Directive :: Return, exactly as written, every line from the first line of the data below through the line that contains "const drawLength = 7;".

Provided data ::
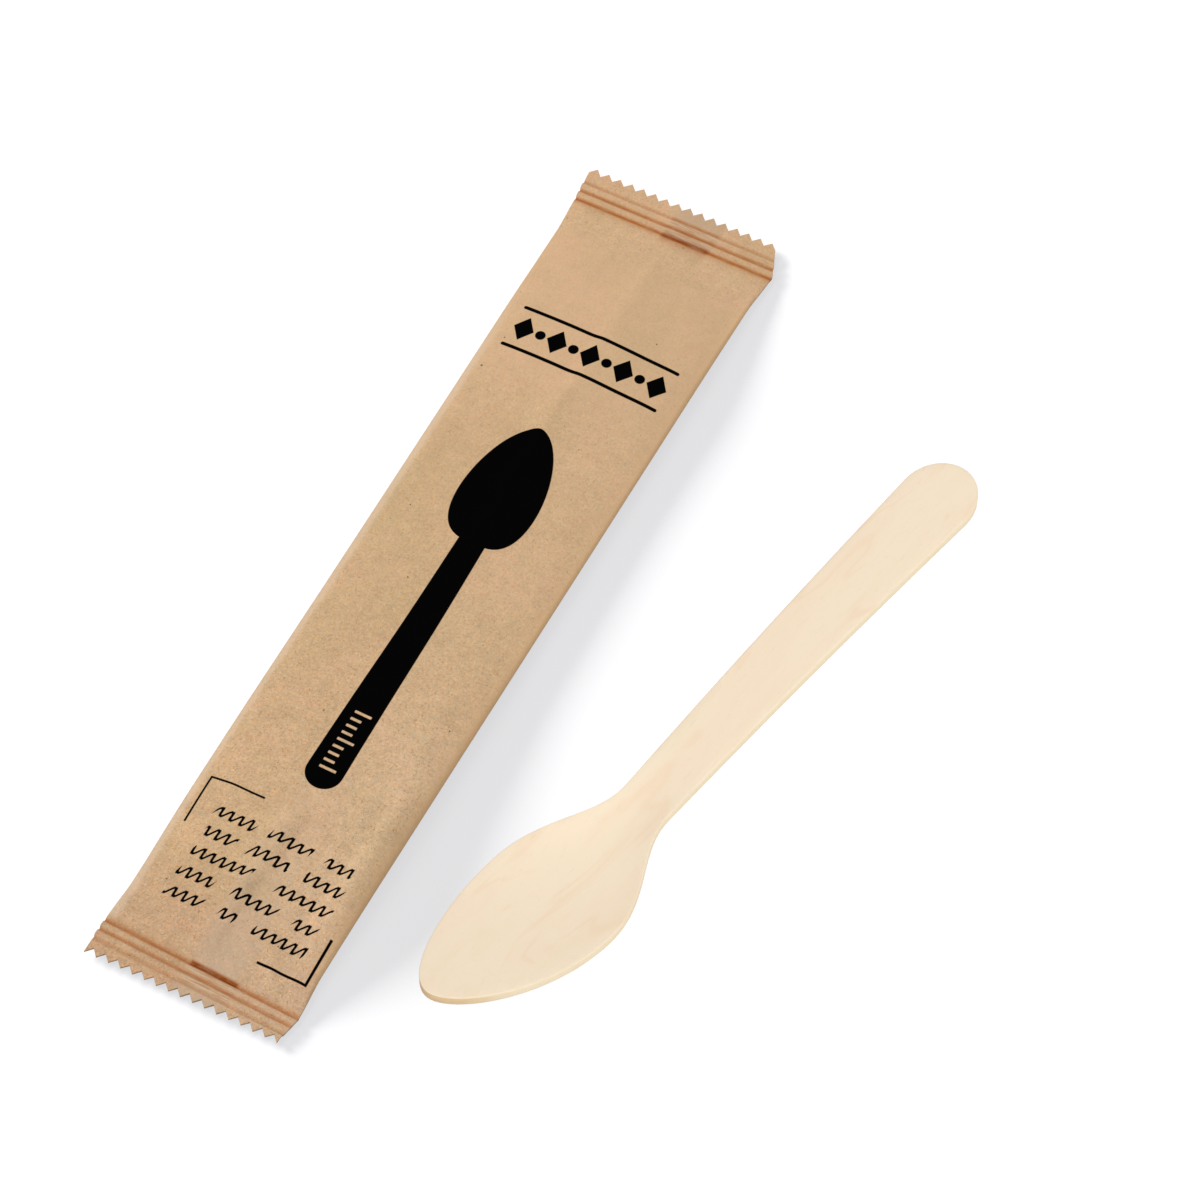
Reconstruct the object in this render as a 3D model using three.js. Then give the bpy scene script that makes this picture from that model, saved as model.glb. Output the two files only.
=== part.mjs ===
// Wooden spoon lying beside its sealed paper sachet.
// Millimetres, +Z up, the table top is z = 0, the sachet's length runs along Y.
import * as THREE from 'three';

// Sachet outline
const bodyLength = 132.2; // from inner crimp groove to inner crimp groove
const topWidth = 30.7; // across the top seal
const bottomWidth = 29.6; // across the bottom seal
const sideDraw = 0.38; // how much the filled tube pulls in on each side of the seals
const drawLength = 7; // over which the sides pull in

// Crimped end seals
const topSealDepth = 5.45; // from the inner groove to the tooth tips
const bottomSealDepth = 4.8;
const toothCount = 16;
const toothHeight = 0.95;
const toothRoot = 0.3; // plain paper behind the teeth
const grooveCount = 3;
const groovePitch = 1.45;
const crimpDepth = 0.16; // each way from the middle of the seal
const sealThickness = 0.3;
const sealHeight = 0.55; // middle of the seal above the table
const topSealSkew = 0.6; // rise of the grooves from left to right
const bottomSealSkew = -0.8;
const topCutSkew = 0.4; // rise of the cut edge from left to right
const bottomCutSkew = 0.2;
const skewFade = 2; // how fast the skew fades from a seal into the body
const topFlare = 0.55; // how far the left edge leans out by the top teeth
const topLean = 2; // how far the right edge leans in by the top teeth
const bottomFlare = 0.05;
const bottomLean = 0.95;

// Filled body of the sachet
const handleCrown = 3.1; // height over the handle that is packed inside
const bowlCrown = 4.7; // height over the bowl that is packed inside
const bowlCrownPlace = -36; // along the sachet
const bowlCrownReach = 24;
const sideFoldHeight = 1.05; // middle of the long side folds above the table
const sideFoldThickness = 0.3;
const endTaper = 24; // from a seal to the full height
const endRoundness = 0.9; // lower is rounder
const handleRidge = 0.35; // soft ridge over the handle inside
const handleRidgePlace = -1;
const handleRidgeReach = 3.2;
const shoulderPower = 2.9; // how square the filled section is
const foldSharpness = 9; // how late the back turns up to the side folds

// Back seam, a fin folded flat under the body
const finWidth = 7.2;
const finOffset = 1.9; // middle of the fin from the sachet's middle line
const finThickness = 0.3;
const finEase = 4; // over which the back falls from the fin to the table

// Spoon
const spoonLength = 111;
const bowlWidth = 19.4;
const bowlStation = 22.8; // widest place of the bowl, from the tip
const tipRoundness = 0.42; // share of the half width at which the blunt tip turns
const tipLean = 2.2; // the tip is cut this far off the spoon's axis
const leanFade = 2.5; // how fast that lean fades towards the neck
const neckWidth = 7.4;
const neckStation = 42;
const bowlShoulder = 0.46; // share of the waist along which the bowl keeps its width
const neckShoulder = 0.33; // share of the waist along which the neck keeps its width
const handleWidth = 10.5; // at the shoulder of the round end
const endReach = 6.5; // from the shoulder to the end
const veneerThickness = 1.8;
const dishDepth = 1.1; // hollow of the bowl below its rim
const bellyStation = 30; // lowest place of the bowl, from the tip
const dishReach = 24; // from the lowest place to where the hollow ends
const tipLift = 5; // of the rim at the tip, above the rim at the lowest place
const tipSweep = 1.8; // how late the rim rises towards the tip
const handleArch = 1.25; // of the handle above the straight line to its end

// Places on the table
const sideGap = 12; // from the sachet's side to the bowl
const bowlDrop = 36.5; // from the sachet's middle down to the bowl's widest place
const spoonTurn = 11.4; // degrees, the handle leans away from the sachet

// Mesh density
const columns = 2 * toothCount;
const bodySteps = 26;
const rowEvenness = 0.35; // 0 packs the body's rows towards the seals, 1 spaces them evenly
const spoonColumns = 12;
const curveSteps = 14;
const handleSteps = 12;

const { clamp, lerp, degToRad, smoothstep } = THREE.MathUtils;
const grooveY = bodyLength / 2;

// Replaces a unit block's grid of points by place(across, along, side), where across
// and along are counted in steps and side is 1 on the upper face and 0 on the lower one.
function shapedBlock(acrossSteps, alongSteps, place) {
  const geometry = new THREE.BoxGeometry(1, 1, 1, acrossSteps, alongSteps, 1);
  const points = geometry.attributes.position;
  for (let i = 0; i < points.count; i++) {
    const across = Math.round((points.getX(i) + 0.5) * acrossSteps);
    const along = Math.round((points.getY(i) + 0.5) * alongSteps);
    const side = points.getZ(i) > 0 ? 1 : 0;
    points.setXYZ(i, ...place(across, along, side));
  }
  geometry.computeVertexNormals();
  geometry.computeBoundingBox();
  return geometry;
}

// Rows of one end seal, from its inner groove out to the teeth. The crimp of a row is
// -1 in a groove and 1 on a rib. Tips is 1 where the even columns are tooth tips.
function sealRows(end, depth, sealSkew, cutSkew, flare, lean, tips) {
  const rows = [];
  const halfPitches = 2 * (grooveCount - 1);
  for (let k = 0; k <= halfPitches; k++) {
    const out = (k * groovePitch) / 2;
    rows.push({ out, skew: sealSkew, crimp: k % 2 ? 1 : -1, teeth: 0 });
  }
  rows.push({ out: depth - toothHeight - toothRoot, skew: cutSkew, crimp: 0, teeth: 0 });
  rows.push({ out: depth - toothHeight, skew: cutSkew, crimp: 0, teeth: 1 });
  for (const row of rows) {
    row.y = end * (grooveY + row.out);
    row.flare = (flare * row.out) / depth;
    row.lean = (lean * row.out) / depth;
    row.end = end;
    row.tips = tips;
  }
  return end > 0 ? rows : rows.reverse();
}

// Rows of the filled body, closer together towards the seals
function bodyRows() {
  const rows = [];
  for (let k = 1; k < bodySteps; k++) {
    const turn = (Math.PI * k) / bodySteps;
    const even = (2 * k) / bodySteps - 1;
    const y = grooveY * lerp(-Math.cos(turn), even, rowEvenness);
    const skew = (y > 0 ? topSealSkew : bottomSealSkew) * Math.abs(y / grooveY) ** skewFade;
    rows.push({ y, skew, crimp: 0, teeth: 0, flare: 0, lean: 0, end: 0, tips: 0 });
  }
  return rows;
}

const sachetRows = [
  ...sealRows(-1, bottomSealDepth, bottomSealSkew, bottomCutSkew, bottomFlare, bottomLean, 1),
  ...bodyRows(),
  ...sealRows(1, topSealDepth, topSealSkew, topCutSkew, topFlare, topLean, 0),
];

// 0 at the seals and 1 where the tube is full
function fullness(y) {
  const inward = clamp((grooveY - Math.abs(y)) / endTaper, 0, 1);
  return Math.sin((inward * Math.PI) / 2) ** endRoundness;
}

function halfWidthAt(y) {
  const paper = lerp(bottomWidth, topWidth, y / bodyLength + 0.5) / 2;
  return paper - sideDraw * smoothstep(grooveY - Math.abs(y), 0, drawLength);
}

// Height of the upper sheet of the filled body
function crownAt(x, y, half, full) {
  const fromBowl = (y - bowlCrownPlace) / bowlCrownReach;
  const crown = lerp(handleCrown, bowlCrown, Math.exp(-fromBowl * fromBowl));
  const section = (1 - Math.abs(x / half) ** shoulderPower) ** (1 / shoulderPower);
  const fold = lerp(sealHeight, sideFoldHeight, full);
  const fromRidge = (x - handleRidgePlace) / handleRidgeReach;
  const ridge = handleRidge * Math.exp(-fromRidge * fromRidge) * smoothstep(y, 0, grooveY / 2);
  const top = lerp(sealHeight + sealThickness / 2, crown + ridge * section, full);
  return lerp(fold + sideFoldThickness / 2, top, section);
}

// Height of the back sheet, which falls from the fin to the table and then up to the folds
function backAt(x, half, full) {
  const fromFin = Math.abs(x - finOffset) - finWidth / 2;
  const beside = finThickness * (1 - smoothstep(fromFin, 0, finEase));
  const lowered = fromFin > 0 ? beside : 0;
  const fold = (sideFoldHeight - sideFoldThickness / 2) * Math.abs(x / half) ** foldSharpness;
  return lerp(sealHeight - sealThickness / 2, Math.max(lowered, fold), full);
}

function sachetPoint(across, along, side) {
  const row = sachetRows[along];
  const half = halfWidthAt(clamp(row.y, -grooveY, grooveY));
  const x = lerp(-half - row.flare, half - row.lean, across / columns);
  const isTip = row.teeth && across % 2 === (row.tips ? 0 : 1);
  const y = row.y + (row.skew * x) / (2 * half) + (isTip ? row.end * toothHeight : 0);
  const full = fullness(row.y);
  if (full > 0) {
    const z = side ? crownAt(x, row.y, half, full) : backAt(x, half, full);
    return [x, y, z];
  }
  const middle = sealHeight + crimpDepth * row.crimp;
  return [x, y, middle + (side - 0.5) * sealThickness];
}

// Half outline of the spoon in plan, from the tip to the end of the handle
function spoonOutline() {
  const half = { bowl: bowlWidth / 2, neck: neckWidth / 2, handle: handleWidth / 2 };
  const shoulder = spoonLength - endReach;
  const blunt = half.bowl * tipRoundness;
  const outline = new THREE.Path();
  outline.moveTo(0, 0);
  outline.bezierCurveTo(0, blunt, bowlStation / 2, half.bowl, bowlStation, half.bowl);
  const waist = neckStation - bowlStation;
  const leave = bowlStation + waist * bowlShoulder;
  const arrive = neckStation - waist * neckShoulder;
  outline.bezierCurveTo(leave, half.bowl, arrive, half.neck, neckStation, half.neck);
  for (let k = 1; k <= handleSteps; k++) {
    const share = k / handleSteps;
    outline.lineTo(lerp(neckStation, shoulder, share), lerp(half.neck, half.handle, share));
  }
  outline.absellipse(shoulder, 0, endReach, half.handle, Math.PI / 2, 0, true);
  return outline.getPoints(curveSteps).slice(1, -1);
}

const spoonRows = spoonOutline();

// Height of the underside at the rim, above the table
function rimHeight(station) {
  if (station < bellyStation) {
    return dishDepth + tipLift * (1 - station / bellyStation) ** tipSweep;
  }
  const share = (station - bellyStation) / (spoonLength - bellyStation);
  return dishDepth * (1 - share) + handleArch * Math.sin(Math.PI * share);
}

function dishAt(station) {
  const away = clamp(Math.abs(station - bellyStation) / dishReach, 0, 1);
  return dishDepth * Math.cos((away * Math.PI) / 2) ** 2;
}

function spoonPoint(across, along, side) {
  const row = spoonRows[along];
  const share = (2 * across) / spoonColumns - 1;
  const hollow = dishAt(row.x) * (1 - share * share);
  const lean = tipLean * clamp(1 - row.x / neckStation, 0, 1) ** leanFade;
  const z = rimHeight(row.x) - hollow + side * veneerThickness;
  return [share * row.y - lean, row.x - bowlStation, z];
}

function paperSachet() {
  const geometry = shapedBlock(columns, sachetRows.length - 1, sachetPoint);
  const kraft = new THREE.MeshStandardMaterial({ color: 0xd0ae88, roughness: 0.85, metalness: 0 });
  const mesh = new THREE.Mesh(geometry, kraft);
  mesh.name = 'paper_sachet';
  return mesh;
}

function woodenSpoon() {
  const geometry = shapedBlock(spoonColumns, spoonRows.length - 1, spoonPoint);
  const birch = new THREE.MeshStandardMaterial({ color: 0xf2dfc2, roughness: 0.6, metalness: 0 });
  const mesh = new THREE.Mesh(geometry, birch);
  mesh.name = 'wooden_spoon';
  mesh.position.x = halfWidthAt(-bowlDrop) + sideGap + bowlWidth / 2;
  mesh.position.y = -bowlDrop;
  mesh.position.z = -geometry.boundingBox.min.z;
  mesh.rotation.z = -degToRad(spoonTurn);
  return mesh;
}

// The set's origin is on the table, under the middle of its box
const cutleryPack = new THREE.Group();
cutleryPack.add(paperSachet(), woodenSpoon());
cutleryPack.updateMatrixWorld(true);
const middle = new THREE.Box3().setFromObject(cutleryPack, true).getCenter(new THREE.Vector3());
cutleryPack.position.set(-middle.x, -middle.y, 0);

export default cutleryPack;
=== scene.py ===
import math

import bpy
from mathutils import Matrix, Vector, noise


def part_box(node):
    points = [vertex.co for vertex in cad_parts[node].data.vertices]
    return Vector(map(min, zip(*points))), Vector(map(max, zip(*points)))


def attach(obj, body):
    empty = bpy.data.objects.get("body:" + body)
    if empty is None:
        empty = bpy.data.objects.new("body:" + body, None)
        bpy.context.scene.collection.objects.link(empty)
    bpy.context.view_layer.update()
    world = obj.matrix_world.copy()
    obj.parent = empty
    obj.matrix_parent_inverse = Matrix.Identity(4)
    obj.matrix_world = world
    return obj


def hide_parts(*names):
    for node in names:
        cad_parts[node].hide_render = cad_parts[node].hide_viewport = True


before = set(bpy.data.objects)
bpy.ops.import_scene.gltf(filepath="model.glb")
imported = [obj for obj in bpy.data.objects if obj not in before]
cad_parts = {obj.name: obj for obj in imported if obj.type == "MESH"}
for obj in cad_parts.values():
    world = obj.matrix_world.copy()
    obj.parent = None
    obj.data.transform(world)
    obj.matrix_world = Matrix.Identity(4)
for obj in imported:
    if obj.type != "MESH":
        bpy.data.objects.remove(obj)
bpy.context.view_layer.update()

# All sizes are millimetres, and angles are degrees
MM = 0.001

# Sachet outline, as the frame has it
BODY_LENGTH = 132.2
GROOVE_Y = BODY_LENGTH / 2
TOP_WIDTH = 30.7
BOTTOM_WIDTH = 29.6
SIDE_DRAW = 0.38
DRAW_LENGTH = 7

# Crimped end seals: depth, grooves, skews of the grooves and of the cut, and lean of the two edges
TOP_SEAL = dict(end=1, depth=5.45, first_groove=-0.25, pitch=1.53, groove_skew=0.6, cut_skew=0.4,
                flare=0.55, lean=2.0, first_tip=1)
BOTTOM_SEAL = dict(end=-1, depth=4.8, first_groove=0.0, pitch=1.45, groove_skew=-0.8, cut_skew=0.2,
                   flare=0.05, lean=0.95, first_tip=0)
TOOTH_COUNT = 16
TOOTH_HEIGHT = 0.95
TOOTH_UNEVEN = 0.05
GROOVE_COUNT = 3
GROOVE_WIDTH = 0.27
GROOVE_DEPTH = 0.2
RIB_HEIGHT = 0.08
RIB_REACH = 0.1  # how far the ribs stand out at the seal's two ends
SEAL_THICKNESS = 0.3
SEAL_HEIGHT = 0.55

# Filled body of the sachet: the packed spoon's handle shows as a low ridge, its bowl as a crown
HANDLE_CROWN = 3.1
BOWL_CROWN = 4.7
BOWL_CROWN_PLACE = -36
BOWL_CROWN_REACH = 24
FOLD_HEIGHT = 1.05
FOLD_THICKNESS = 0.3
END_TAPER = 24
TAPER_POWER = 0.9
HANDLE_RIDGE = 0.34
HANDLE_RIDGE_PLACE = 0.4
HANDLE_RIDGE_REACH = (1.2, 5.0)  # to the left and to the right
SHOULDER_POWER = 2.9
FOLD_POWER = 9  # how closely the back's lift keeps to the folds
BACK_LIFT = 0.12

# Back seam
FIN_WIDTH = 7.2
FIN_OFFSET = 1.9
FIN_THICKNESS = 0.3
FIN_PRESSED = 0.9  # share of its thickness that the folded fin keeps
FIN_EASE = 4
FIN_WAVER = 0.12  # how far the fin's free edge strays, and over what length
FIN_WAVER_LENGTH = 9
FIN_RIPPLE = 0.03
FIN_IMPRINT = 0.1  # how far the fin stands out through the front of the seals
FIN_EDGE = 0.3  # softness of the fin's imprint, and of its shade on the body
FIN_SHADE_EDGE = 1.4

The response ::
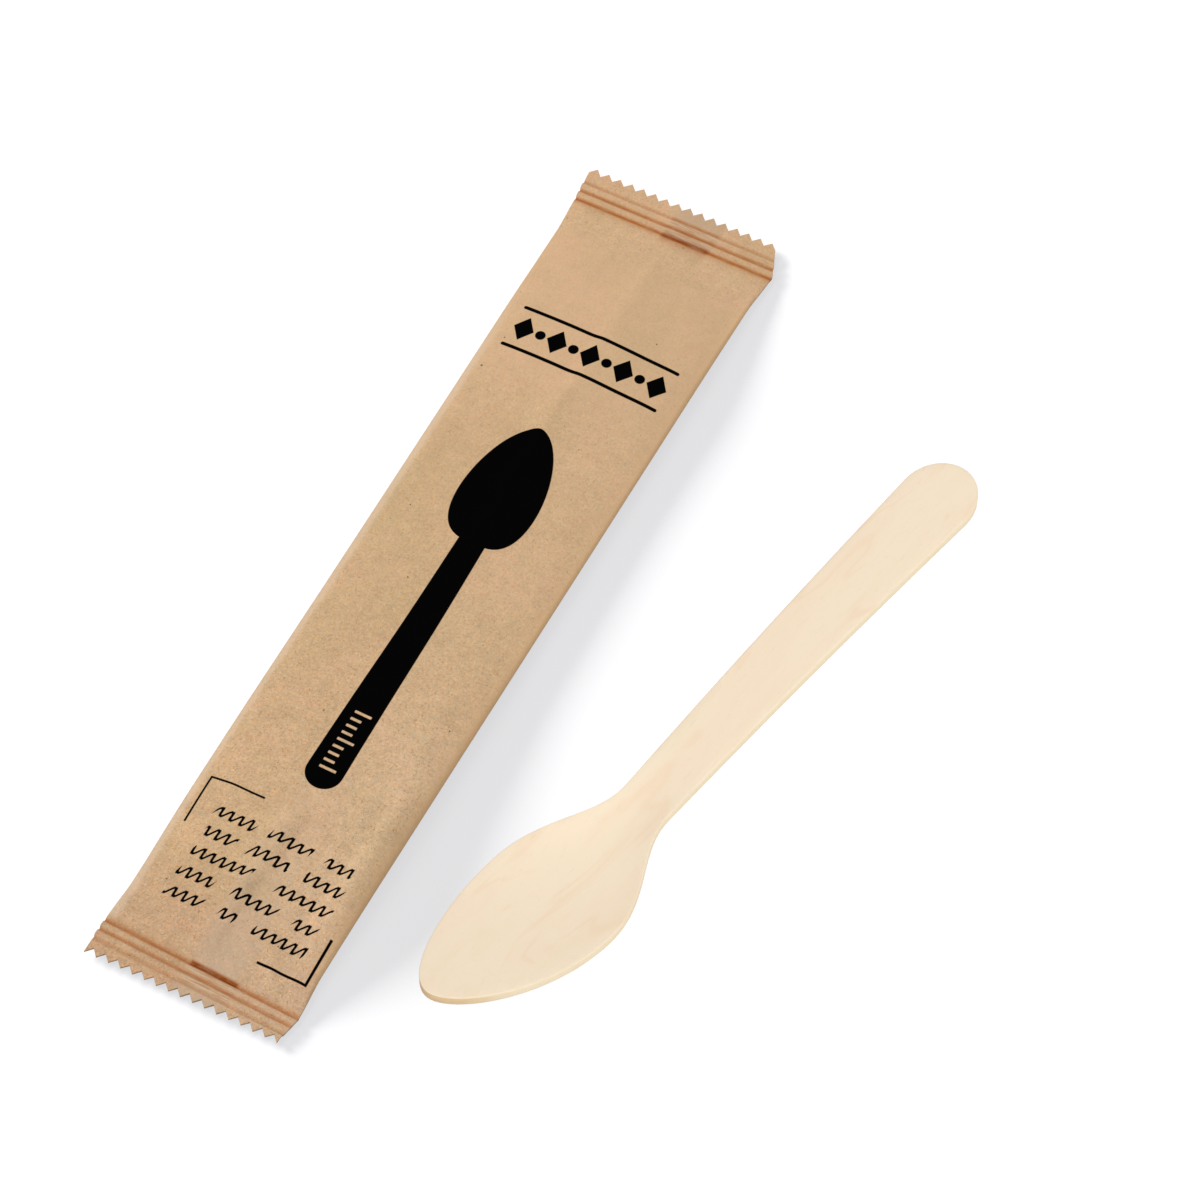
Reconstruct the object in this render as a 3D model using three.js. Then give the bpy scene script that makes this picture from that model, saved as model.glb. Output the two files only.
=== part.mjs ===
// Wooden spoon lying beside its sealed paper sachet.
// Millimetres, +Z up, the table top is z = 0, the sachet's length runs along Y.
import * as THREE from 'three';

// Sachet outline
const bodyLength = 132.2; // from inner crimp groove to inner crimp groove
const topWidth = 30.7; // across the top seal
const bottomWidth = 29.6; // across the bottom seal
const sideDraw = 0.38; // how much the filled tube pulls in on each side of the seals
const drawLength = 7; // over which the sides pull in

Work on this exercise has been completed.